Follow-up File: Building a playful business

One of the treehouse designs that Daniels Wood Land in Paso Robles has created over the years.
One of the treehouse designs that Daniels Wood Land in Paso Robles has created over the years.

Name: Ron Daniels

Job: Co-founder and president

Business: Daniels Wood Land Inc.

What he said then: In September 2009, The Tribune’s Follow-Up File featured Daniels Wood Land Inc. of Paso Robles, known for its whimsical luxury treehouses and commercial theme décor.

The company’s work can be seen at businesses in Paso Robles such as Big Bubba’s Bad BBQ and atop Maynard’s Mountain at the California Mid-State Fair.

With residential sales of treehouses dropping, Daniels Wood Land had been laying off workers and struggling to adapt to a new market.

“We’ve gotten leaner and meaner,” said Ron Daniels, who founded the business with brother John Daniels in 1997. “We built too much fat into the system.”

Ron Daniels had also just launched a new line: animatronic shooting galleries. With early models at the Big Fresno Fair and the Paso Robles fairgrounds, the company was preparing to exhibit at the International Association of Amusement Parks and Attractions.

What he says now: After a few more years of dwindling sales, the focus on commercial clientele — especially for the shooting galleries — is beginning to pay off.

“We took our beatings over the last few years,” Daniels said. “There were many days I wondered if I should continue.”

But things seem to have turned around in 2012, and he expects to hit a new sales record — “or close to it” — this year.

Employment went from a peak of 53 workers around 2007 to a low of 17 employees around 2010. Currently, the Paso Robles manufacturer employs 35 people, with 15 new hires in the past six months.

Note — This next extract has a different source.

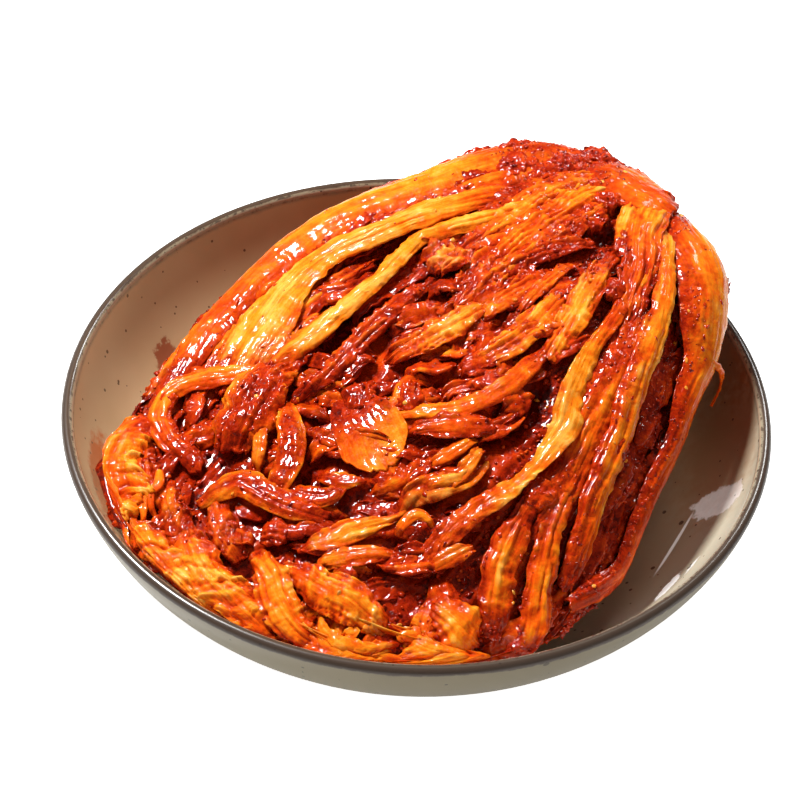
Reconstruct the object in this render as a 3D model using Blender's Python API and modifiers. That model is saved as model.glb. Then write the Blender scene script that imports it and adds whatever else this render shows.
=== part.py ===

Attendance at the international trade show has become a key venue for Daniels Wood Land to advertise its shooting galleries and other work to those who own and operate parks, entertainment centers and casinos around the globe.

“It represents the lion’s share of our marketing investment,” Daniels said. “To build our display, rent the space, ship everything and fly people out for 10 days is around $120,000 to $150,000.”

But, he notes, “It’s a good investment.”

One of the advantages of the shooting galleries — as opposed to the residential or purely decorative theme items — is that they offer buyers a potential revenue stream.

“It’s a themed environment with dollar-bill acceptors attached to it,” he said. “We broke seven figures this year in sales on shooting galleries.”

A pirate-theme gallery earned the attention of a maritime museum in Canada. The Paso Robles business is negotiating a contract to build three-quarter scale replicas of historical ships for it.

About 25 percent of all Daniels Wood Land’s sales are now exported, with customers in Thailand, Ukraine, Colombia and the United Kingdom. Domestically, its work can be found from Alaska to Florida.

Looking ahead, Daniels foresees developing a department to provide maintenance and parts as their shooting galleries age.

But he’s cautious about trying predict the future, saying: “It’s never been the same year twice.”